Called Fast Radio Bursts (FRB), these get their name from the short duration of each signal, usually lasting only milliseconds. The short duration of these FRBs, combined with the fact that they almost never recur, has made it difficult to pinpoint their sources. Indeed, out of 85 total detected FRBs, this recent one is only the third to have its source identified.
More importantly, this most recent FRB, dubbed FRB 190523, is only the second one-off, non-recurring burst to be pinpointed. The first such instance happened only a week before, when an Australian-led team tracked FRB 180924’s source to a galaxy 3.6 billion light-years away from Earth.

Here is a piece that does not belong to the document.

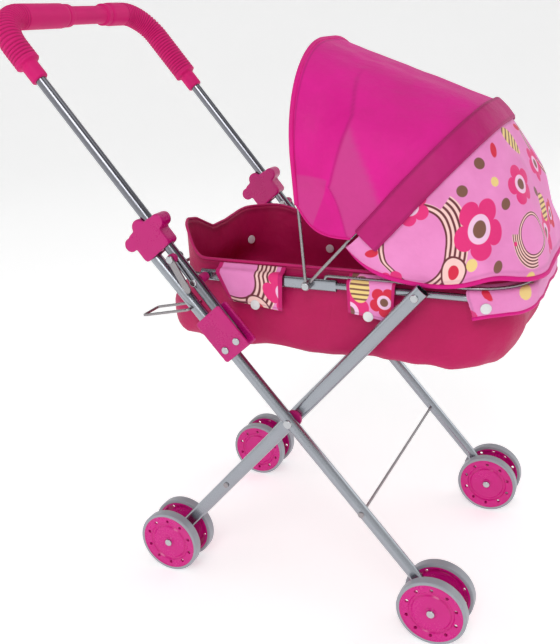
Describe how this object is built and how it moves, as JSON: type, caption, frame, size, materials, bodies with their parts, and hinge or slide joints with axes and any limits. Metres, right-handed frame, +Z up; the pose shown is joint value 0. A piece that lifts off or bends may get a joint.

“Finding the locations of the one-off FRBs is challenging because it requires a radio telescope that can both discover these extremely short events and locate them with the resolving power of a mile-wide radio dish,” stated Vikram Ravi, lead author of the study and assistant professor of astronomy at Caltech.
To be able to detect, let alone trace, the source of an FRB requires a large radio telescope, or multiple radio telescopes acting as one. To do this, Ravi and his team built a new array of radio telescopes at Caltech’s Owens valley Radio Observatory (OVRO) east of the Sierra Nevada mountains. OVRO-10, as the new array is called, consists of 10 dishes, each with a 4.5-meter diameter.
When put together, the whole OVRO-10 array acts as a single mile-wide dish. This is thanks to a powerful digital system that collects and processes an amount of data equivalent to a DVD every second. In practice, this allows OVRO-10 to cover an area on the sky the size of 140 full moons.
OVRO-10 detected FRB 190523 on May 23, 2019. Ravi and his team then detected the burst to its host galaxy using this data, as well as data from the Keck Observatory in Hawaii. (Related: Astronomers discover and decode strange signals from a 3-body star system.)
More than just pinpointing the origin of one FRB, the localization done by Ravi’s team, alongside the prior one by the Australian team, can help solve the mystery of what causes FRBs in the first place. Both demonstrate FRBs coming from big galaxies, which seems to disprove a long-held theory about where they came from.
Prior to the localization, scientists theorized that FRBs came from Magnetars — a supermagnetic kind of neutron stars. This theory came from the fact that the first FRB to be traced, FRB 121102, came from a young galaxy with an active star-forming environment where young magnetars can be formed inside supernovae.
Both FRB 190523 and the Australian team’s FRB 180924 come from older, bigger galaxies that are much more mellow. This means they most likely did not originate in magnetars.
To figure out where exactly these FRBs come from, more data will be needed. This may be coming soon – OVRO-10 itself is a pathfinder for a larger system called the Deep Synoptic Array (DSA). This system will consist of 110 dishes and is expected to come online in 2021. The hope is that the DSA will be able to find FRBs at a much faster rate than current arrays.
“With the full Deep Synoptic Array, we are going to find and localize FRBs every few days,” stated OVRO director Gregg Hallinan who co-authored the study with Ravi. “This is an exciting time for FRB discoveries.”